A few blocks from the McAllen hotel sits the Humanitarian Respite Center run by Sister Norma Pimentel of the local branch of Catholic Charities. Sister Norma, who graciously gave us a tour of the facility that was once a night club, has become somewhat of a celebrity as a result of her ministry to migrants and her charismatic personality. She now travels around the country to meet with various groups and give speeches. Just prior to our arrival in McAllen, she recorded a segment for CBS’s “Face the Nation” and just after our visit she was headed to Washington, D.C., to deliver a commencement address at Georgetown University. Sister Norma is careful to stay out of the immigration policymaking process and the ugly politics that accompanies it. Her role, as she sees it, is to provide food, shelter, and assistance to migrants who have already made it as far as McAllen and are simply passing through to places all over the United States. Listening to her, most of our group discerned an authenticity as she strives to fulfill the church’s work of charity in the world.

And yet, it was difficult to leave the respite center without the sense that it, too, like our federal government, is helping to facilitate illegal immigration and enrich the smuggling cartels. Since 2014, the center has processed around 200,000 migrants. On the day we visited, it was nowhere near its capacity of 1,200 but was still bustling with people from all over the world, who sat shoulder-to-shoulder as they made plans for the next legs of their journeys. Toward the back of the facility, construction was underway to expand operations with a bigger kitchen and more living space, perhaps in response to the Biden border surge that is expected to intensify.

The respite center attracts a lot of attention and volunteers because its work is sexy. Assisting vulnerable migrants fleeing much poorer countries is often more appealing, and may even feel more virtuous, than assisting vulnerable fellow citizens. It makes no difference if the migrants coming from those poorer countries are the middle and upper classes. Sister Norma says she gets a lot of American college student volunteers who fly in from all over the country. Sometimes she gets more volunteers than she can use so she sends them to help in the local colonias — the impoverished housing developments along the border that lack basic necessities. The blocks around the respite center appeared depressed, with homeless people sleeping under storefronts.

To the east and west of McAllen, the Rio Grande forms a winding border with Mexico, carving out little swaths of land along its serpentine path to the Gulf. We traveled up river with a recently retired Border Patrol agent, who pointed out inconspicuous homes and businesses that are used to smuggle people and drugs. He told us that the area is difficult to patrol because, unlike the open desert, there are numerous places for migrants to conceal themselves. Their vanishing point, as agents call it, is only seconds to minutes.

Rio Grande


And despite the Biden administration’s focus on processing border-crossers by rubber-stamping their asylum claims, there are still plenty of crossers who attempt to evade the Border Patrol. The ones who choose this more treacherous route are more likely to be transporting narcotics, but not always. We were told by the owners of a farm along the river about encounters they have had with migrants over the years, most of whom were desperate for food and water. We heard similar stories from a resident who lives in the southernmost part of Texas, east of Brownsville. Several miles to the northwest in Hidalgo County, we visited a ranch and walked through the sandy, scrubby terrain that becomes unforgiving in the summer heat. It is there, and farther north in Brooks County, where most of the bodies are found.

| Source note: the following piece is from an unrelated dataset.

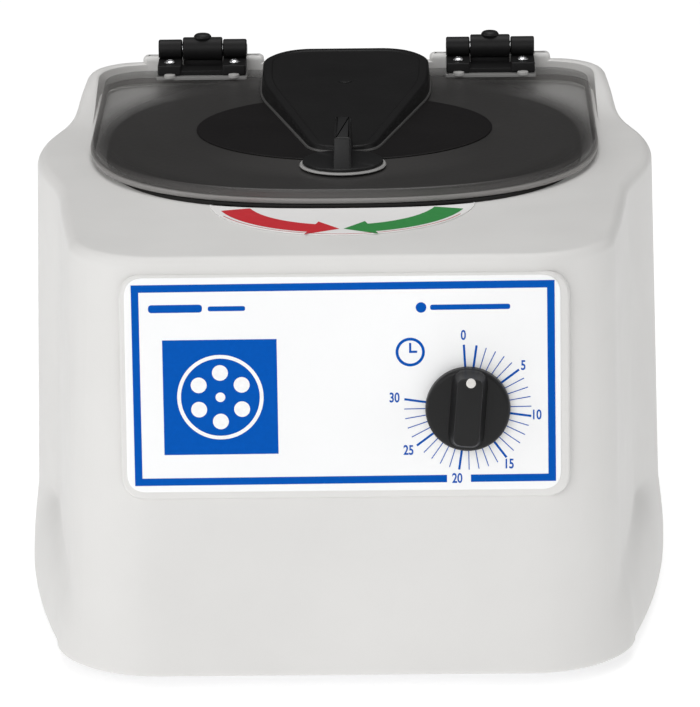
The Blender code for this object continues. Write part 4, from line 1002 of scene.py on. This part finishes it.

These tragedies do not occur at random. They are the result of an illegal immigration process that is orchestrated by smuggling cartels and is being facilitated by the current administration. “Today’s mainstream Left”, as Mark Krikorian explains, “does not believe that the American people have the right to keep anyone out.” Erasing our borders, however, is politically and realistically untenable. So they maintain a border infrastructure while gutting every effective enforcement policy. And everyone suffers.

The futility of the administration’s position was again highlighted by my conversation with an Egyptian cab driver on my way home from the airport. He told me his story and I told him about my trip to the border. After asking me for a solution, he grew animated and declared, “You will never stop people from coming!” Years of Center research shows that this is simply not true, that migrants respond to incentives and disincentives like everyone else and that the previous administration significantly reduced illegal immigration and the accompanying deaths on the border. But instead of saying any of that, I just asked him how many of the world’s 7.7 billion he thought we could accommodate. He resignedly nodded and threw up his hands. This is essentially the position of the current administration, whose officials pay lip service to enforcement while working to process everyone through.